_RECORD SET_
>> Start

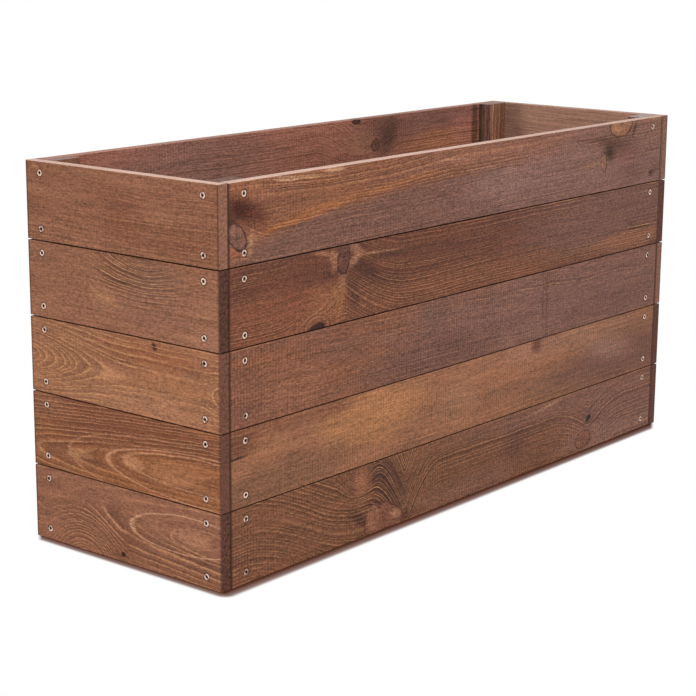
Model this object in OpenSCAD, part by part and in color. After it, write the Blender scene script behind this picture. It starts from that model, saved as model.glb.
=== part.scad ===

>> End
>> Start

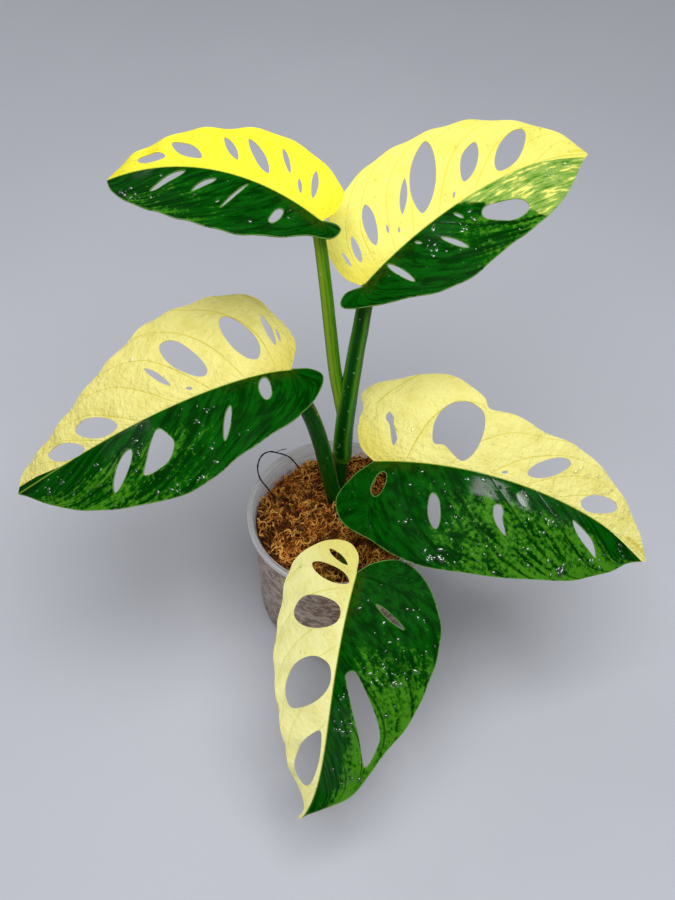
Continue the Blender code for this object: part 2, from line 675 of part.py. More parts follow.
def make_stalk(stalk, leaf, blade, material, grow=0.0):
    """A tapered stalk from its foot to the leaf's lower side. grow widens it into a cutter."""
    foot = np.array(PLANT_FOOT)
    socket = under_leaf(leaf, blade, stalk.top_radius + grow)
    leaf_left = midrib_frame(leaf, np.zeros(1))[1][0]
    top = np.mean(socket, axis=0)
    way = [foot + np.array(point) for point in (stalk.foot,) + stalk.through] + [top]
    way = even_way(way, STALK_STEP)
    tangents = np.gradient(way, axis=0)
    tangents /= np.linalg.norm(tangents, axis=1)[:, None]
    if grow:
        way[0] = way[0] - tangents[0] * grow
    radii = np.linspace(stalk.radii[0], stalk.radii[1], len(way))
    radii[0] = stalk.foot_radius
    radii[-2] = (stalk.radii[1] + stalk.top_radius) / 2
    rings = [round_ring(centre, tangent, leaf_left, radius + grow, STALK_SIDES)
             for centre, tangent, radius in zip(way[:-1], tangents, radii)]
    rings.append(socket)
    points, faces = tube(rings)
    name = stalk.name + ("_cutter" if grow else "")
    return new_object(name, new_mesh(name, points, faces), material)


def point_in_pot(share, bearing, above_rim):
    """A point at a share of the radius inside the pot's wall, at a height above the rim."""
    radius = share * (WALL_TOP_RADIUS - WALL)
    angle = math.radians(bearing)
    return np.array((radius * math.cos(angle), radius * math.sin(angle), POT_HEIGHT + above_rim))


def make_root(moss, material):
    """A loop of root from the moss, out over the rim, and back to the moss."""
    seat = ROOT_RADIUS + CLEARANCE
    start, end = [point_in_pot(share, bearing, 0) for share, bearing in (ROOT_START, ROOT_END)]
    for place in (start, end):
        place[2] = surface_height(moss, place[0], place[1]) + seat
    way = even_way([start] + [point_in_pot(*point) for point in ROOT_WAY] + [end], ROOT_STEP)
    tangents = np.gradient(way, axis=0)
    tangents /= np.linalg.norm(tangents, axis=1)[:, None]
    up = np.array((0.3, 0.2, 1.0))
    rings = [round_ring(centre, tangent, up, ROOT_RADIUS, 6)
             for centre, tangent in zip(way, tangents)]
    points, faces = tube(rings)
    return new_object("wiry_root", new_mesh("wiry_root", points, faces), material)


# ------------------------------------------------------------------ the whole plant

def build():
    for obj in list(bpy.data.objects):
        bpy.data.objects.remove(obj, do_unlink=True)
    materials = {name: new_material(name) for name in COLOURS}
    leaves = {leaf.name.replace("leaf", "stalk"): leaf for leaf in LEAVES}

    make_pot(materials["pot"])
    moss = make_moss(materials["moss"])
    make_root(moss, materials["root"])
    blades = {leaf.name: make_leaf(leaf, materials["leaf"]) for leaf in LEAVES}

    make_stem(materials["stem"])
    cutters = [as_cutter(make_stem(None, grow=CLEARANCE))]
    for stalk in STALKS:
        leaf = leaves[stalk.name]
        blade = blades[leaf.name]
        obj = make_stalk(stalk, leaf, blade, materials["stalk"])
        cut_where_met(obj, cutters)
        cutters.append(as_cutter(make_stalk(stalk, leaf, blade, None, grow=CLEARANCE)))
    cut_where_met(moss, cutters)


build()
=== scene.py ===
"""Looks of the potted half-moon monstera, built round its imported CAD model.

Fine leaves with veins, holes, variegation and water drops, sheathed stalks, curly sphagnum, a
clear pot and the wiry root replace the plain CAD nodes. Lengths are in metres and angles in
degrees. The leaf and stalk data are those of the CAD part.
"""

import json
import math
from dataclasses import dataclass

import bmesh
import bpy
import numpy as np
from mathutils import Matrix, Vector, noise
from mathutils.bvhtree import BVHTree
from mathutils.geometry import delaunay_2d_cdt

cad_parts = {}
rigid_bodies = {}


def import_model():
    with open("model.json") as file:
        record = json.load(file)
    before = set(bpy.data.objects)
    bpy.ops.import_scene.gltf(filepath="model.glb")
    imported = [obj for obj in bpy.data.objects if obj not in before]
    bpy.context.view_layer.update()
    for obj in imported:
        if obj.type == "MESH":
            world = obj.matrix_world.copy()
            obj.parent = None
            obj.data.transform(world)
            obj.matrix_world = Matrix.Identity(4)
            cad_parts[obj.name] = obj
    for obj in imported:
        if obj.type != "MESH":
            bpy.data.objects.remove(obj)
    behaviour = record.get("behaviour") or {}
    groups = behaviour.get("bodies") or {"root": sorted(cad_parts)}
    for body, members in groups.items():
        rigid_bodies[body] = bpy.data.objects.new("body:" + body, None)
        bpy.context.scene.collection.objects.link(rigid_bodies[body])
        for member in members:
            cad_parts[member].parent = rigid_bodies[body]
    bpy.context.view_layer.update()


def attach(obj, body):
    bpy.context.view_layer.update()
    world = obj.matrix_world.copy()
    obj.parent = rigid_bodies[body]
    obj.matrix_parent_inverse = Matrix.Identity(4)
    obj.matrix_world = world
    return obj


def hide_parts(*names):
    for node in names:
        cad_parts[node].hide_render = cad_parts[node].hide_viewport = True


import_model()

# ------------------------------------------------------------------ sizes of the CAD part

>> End

_WHAT YOU ARE ASKED TO DO_
Repeat word for word the lines from the line containing "cut_where_met(obj, cutters)" to the line containing "obj.data.transform(world)", both lines included; nothing else should appear.

_WRITTEN RESPONSE_
        cut_where_met(obj, cutters)
        cutters.append(as_cutter(make_stalk(stalk, leaf, blade, None, grow=CLEARANCE)))
    cut_where_met(moss, cutters)


build()
=== scene.py ===
"""Looks of the potted half-moon monstera, built round its imported CAD model.

Fine leaves with veins, holes, variegation and water drops, sheathed stalks, curly sphagnum, a
clear pot and the wiry root replace the plain CAD nodes. Lengths are in metres and angles in
degrees. The leaf and stalk data are those of the CAD part.
"""

import json
import math
from dataclasses import dataclass

import bmesh
import bpy
import numpy as np
from mathutils import Matrix, Vector, noise
from mathutils.bvhtree import BVHTree
from mathutils.geometry import delaunay_2d_cdt

cad_parts = {}
rigid_bodies = {}


def import_model():
    with open("model.json") as file:
        record = json.load(file)
    before = set(bpy.data.objects)
    bpy.ops.import_scene.gltf(filepath="model.glb")
    imported = [obj for obj in bpy.data.objects if obj not in before]
    bpy.context.view_layer.update()
    for obj in imported:
        if obj.type == "MESH":
            world = obj.matrix_world.copy()
            obj.parent = None
            obj.data.transform(world)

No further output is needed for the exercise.